Sunday, April 4, 2010

Self-fulfilling Prophecies

Self-Fulfilling prophecy: a false definition of a situation evoking a new behavior which makes the original false conception come true. Robert Milton

Remember, if you’re headed in the wrong direction, God allows U-turns! ~Allison Gappa Bottke

Friday evening a friend shared in a group the above thought about self-fulfilling prophecy, and I knew immediately that he was speaking the truth. I have seen it played out over and over in lives of those around me. I know there is power in words, and we can talk ourselves into having a bad day or bad month or even into being sick. I shudder at remarks that I hear like, "this ice cream is going straight to my hips," or "my shoulder is killing me." However, I have to rigorously look at what prophecies I have been speaking over my own life. There have been many--some I have carried since childhood and others that have come up through recent trials. If you read far enough back in this blog you will find negative posts. Grief is a seductive thing, tempting one into making grief her identity and coloring every aspect of her life. This sets the girl on the path to hell. I must be very careful with my words. I do not want what I have been thinking lately, to come true.

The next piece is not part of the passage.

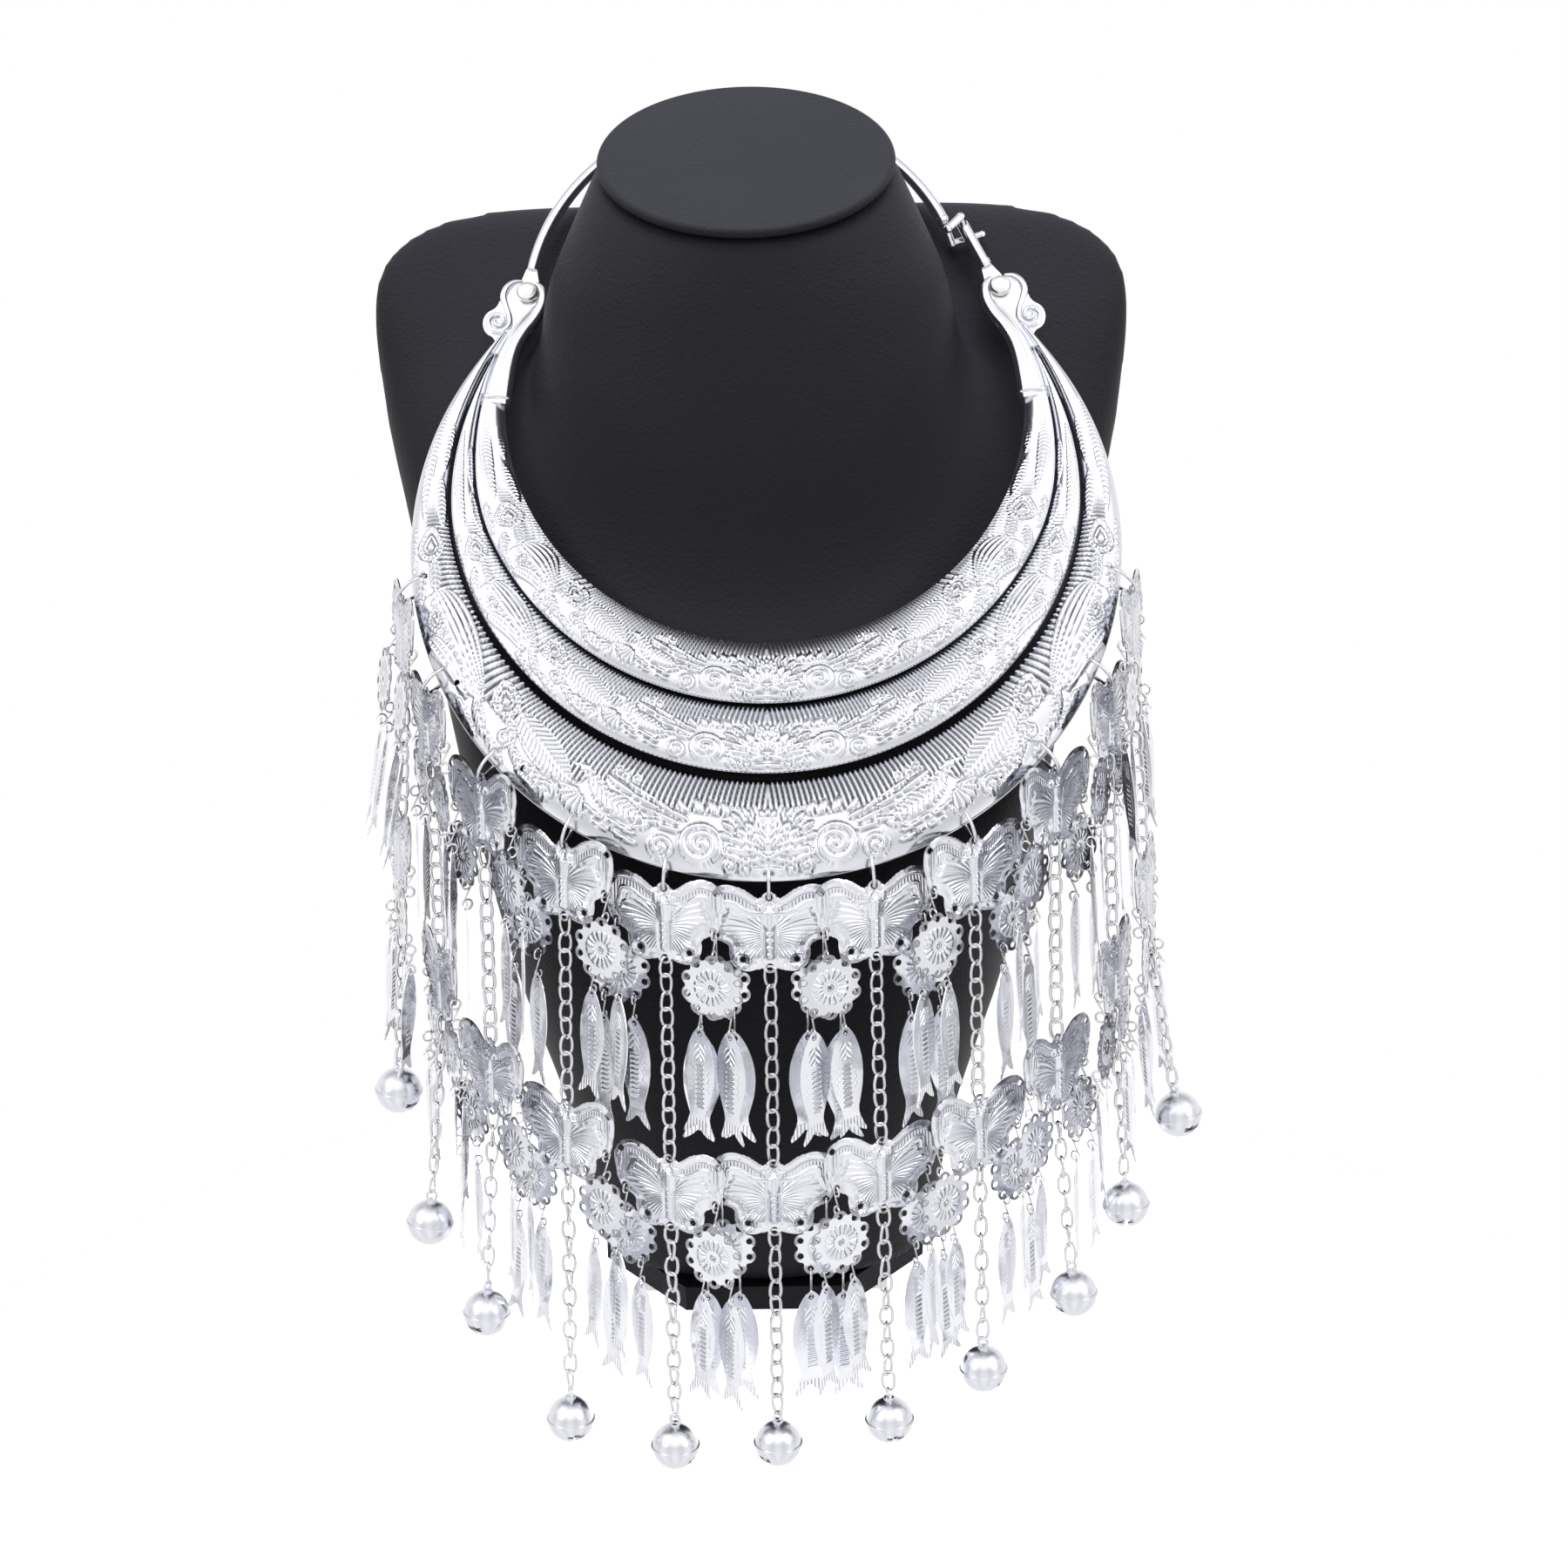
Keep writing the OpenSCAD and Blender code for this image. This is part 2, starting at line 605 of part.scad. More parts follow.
// Round bell with a seam, a slot below and a loop on top
module bell() {
    difference() {
        union() {
            sphere(r = bell_r, $fn = 48);
            translate([0, 0, -0.5]) cylinder(h = 1, r = bell_r + 0.4, $fn = 48);
            translate([0, 0, bell_r - 0.6]) cylinder(h = 1.2, r = 1.8, $fn = 24);
            translate([0, 0, bell_r + 1.9]) rotate([90, 0, 0]) rotate_extrude($fn = 24)
                translate([1.7, 0]) circle(r = 0.6, $fn = 12);
        }
        sphere(r = bell_r - 1, $fn = 48);
        translate([-bell_r - 1, -0.9, -bell_r - 1]) cube([2 * bell_r + 2, 1.8, bell_r - 1.6]);
        for (s = [-1, 1]) translate([s * 6.4, 3, -bell_r / 2 + 0.6]) rotate([90, 0, 0]) cylinder(h = 6, r = 1, $fn = 24);
    }
}

module bells() {
    color(silver) for (k = STRANDS) on_lower_end(k) translate([0, 0, bell_h(k)]) rotate([0, 0, 37 * k]) bell();
}

neck_bust();
neck_cap();
bust_foot();
crescent_inner();
crescent_middle();
crescent_outer();
end_plate_left();
end_plate_right();
rivet_left();
rivet_right();
back_rod();
clasp_rod();
jump_rings();
bells();
for (k = STRANDS) {
    upper_butterfly(k);
    lower_butterfly(k);
    chain(k);
    drops(k);
}
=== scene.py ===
import math

import bmesh
import bpy
import numpy as np
from mathutils import Matrix, Vector
from mathutils.kdtree import KDTree


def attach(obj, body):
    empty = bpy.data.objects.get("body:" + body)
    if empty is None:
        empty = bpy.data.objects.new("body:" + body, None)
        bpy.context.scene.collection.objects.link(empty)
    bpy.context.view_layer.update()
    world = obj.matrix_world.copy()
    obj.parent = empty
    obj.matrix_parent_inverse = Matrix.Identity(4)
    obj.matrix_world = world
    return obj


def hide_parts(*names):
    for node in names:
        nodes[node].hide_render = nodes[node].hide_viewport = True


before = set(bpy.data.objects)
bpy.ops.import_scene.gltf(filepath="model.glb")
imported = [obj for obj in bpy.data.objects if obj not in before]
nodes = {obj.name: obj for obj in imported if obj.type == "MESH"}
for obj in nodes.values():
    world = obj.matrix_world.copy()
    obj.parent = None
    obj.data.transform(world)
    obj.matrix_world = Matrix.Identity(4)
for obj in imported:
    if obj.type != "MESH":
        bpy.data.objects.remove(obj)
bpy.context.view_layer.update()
MM = 0.001
STRANDS = range(1, 12)
scene = bpy.context.scene


# Places and sizes in millimetres, the same as the solids'
COLLAR = Matrix.Translation((5, -110, 182)) @ Matrix.Rotation(math.radians(55), 4, "X")
LEAN = math.radians(35)
FAN_H = 152.0
# The rings' holes lie on an arc round the outer crescent's lowest point
HOLE_STEP = 16.7
HOLE_ARC_R = 114
HOLE_ARC_H = 119
HOLE_R = 1.25
RING_R = 6.2
# Butterfly plates: height of the tabs above and below the middle, and the holes
TAB_H = 12.0
TAB_HOLE_R = 1.3
SIDE_HOLE_R = 1.15
WING_HOLE = (17.4, -0.6)
TIP_HOLE = (18.6, 12.6)
LOBE_HOLE = (8.8, -9.2)
# Flower discs: circle of the rim's holes, lobes of the rim and depth below the wing's hole
FLOWER_R = 9.2
FLOWER_LOBES = 10
FLOWER_HOLE_R = 1.08
FLOWER_MIDDLE_R = 0.55
FLOWER_DROP = 19.0
FLOWER_FRONT = 1.7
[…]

This painting is Peaches and Hollyhocks. I painted it in my still-life phase and it took me a long time to finish and by then I couldn't stand to look at it so I put away. One day I got it out and decided I liked it and entered it in the fair, where it won a rosette. While I struggled with some of the flowers, I love the textures: the fuzzy peaches, smooth teapot and as always the vase with water. That is what draws me into still lifes-- reflective and transparent surfaces. How do I paint a vase of water? The only way that makes sense to me. It looks complicated with the light bouncing around inside of the vase and reflected on the outside, but it simple really. I paint the background first then backside of the vase and then the stems, remembering the distortion caused by the water on all these things. Then I paint the front. Simple. Vases never give me any trouble--it usually the flowers.

Some one asked me what CWCW means in my posts. It is based on a Zen saying: "Before enlightenment chop wood, carry water. After enlightenment, chop wood carry water." This means to take care of business, instead of waiting for a blinding flash to come to me, or warm fuzzies, or motivation to get things done-- just do it. I had somewhat of an enlightening moment when I realized that I have been way too worried about being alone. I am alone now; but, except for God and friends who are vital to me, all I have is me, my home, and my art and I have not been taking care of any of those. Sometimes I even forget to feed the dog, and an African violet suffered an agonizing death under my care. Gotta pay more attention to CWCW.